Football: Tapie in forgery charge
BERNARD TAPIE, the president of Marseille, has been charged with forgery and embezzlement during his control of the club, writes Julian Nundy from Paris.
Tapie said yesterday that the charge made against him on Saturday, concerning the club's affairs between 1987 and 1990, was another 'juridico-media plot based on false accusations'. He said he had invested 180m francs (pounds 21m) in the club.
The weekly, Le Nouvel Observateur, quoted a police report earlier this month which said 80m francs had left the club's accounts in the last three years of the 1980s via 'false bills and unjustified payments'.

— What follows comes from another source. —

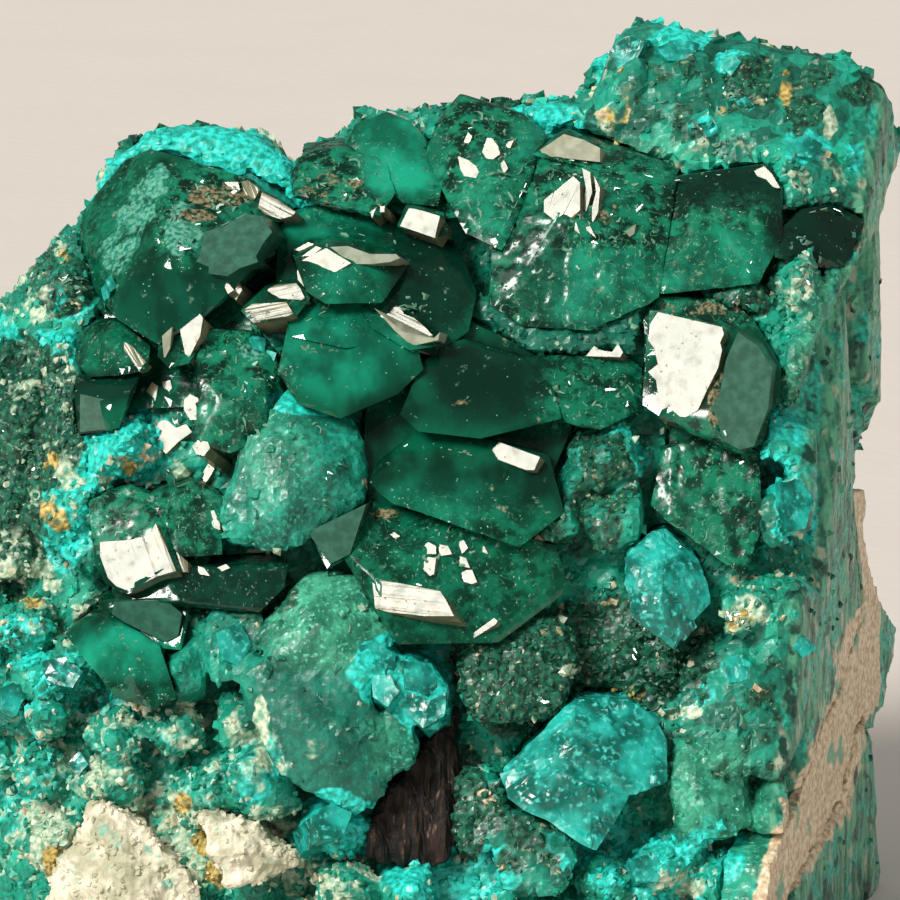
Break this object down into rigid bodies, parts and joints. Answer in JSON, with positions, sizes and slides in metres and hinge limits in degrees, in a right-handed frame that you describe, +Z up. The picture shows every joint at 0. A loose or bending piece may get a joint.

Investigations into the club's affairs have alleged illegal under-the-table payments to players through Swiss banks. Tapie was informed of the charge by an investigating magistrate in Marseille. It was apparently kept secret until yesterday so as not to influence his election to a Marseille canton in local elections on Sunday.
Last month, Tapie was charged with corruption in connection with allegations that Marseille bribed Valenciennes players last May before a league match Marseille won.
In addition to matters affecting Marseille, Tapie has been charged in connection with his management of one of his companies.
The new charge came after Tapie had an unusual run of good fortune. Last week, a court overturned an order by the Valenciennes examining magistrate to abandon his job as head of Marseille by mid-April. A few days before, Credit Lyonnais agreed to spread Tapie's debts over several years. On Sunday, Tapie took the fifth canton of Marseille with 68 per cent of the vote.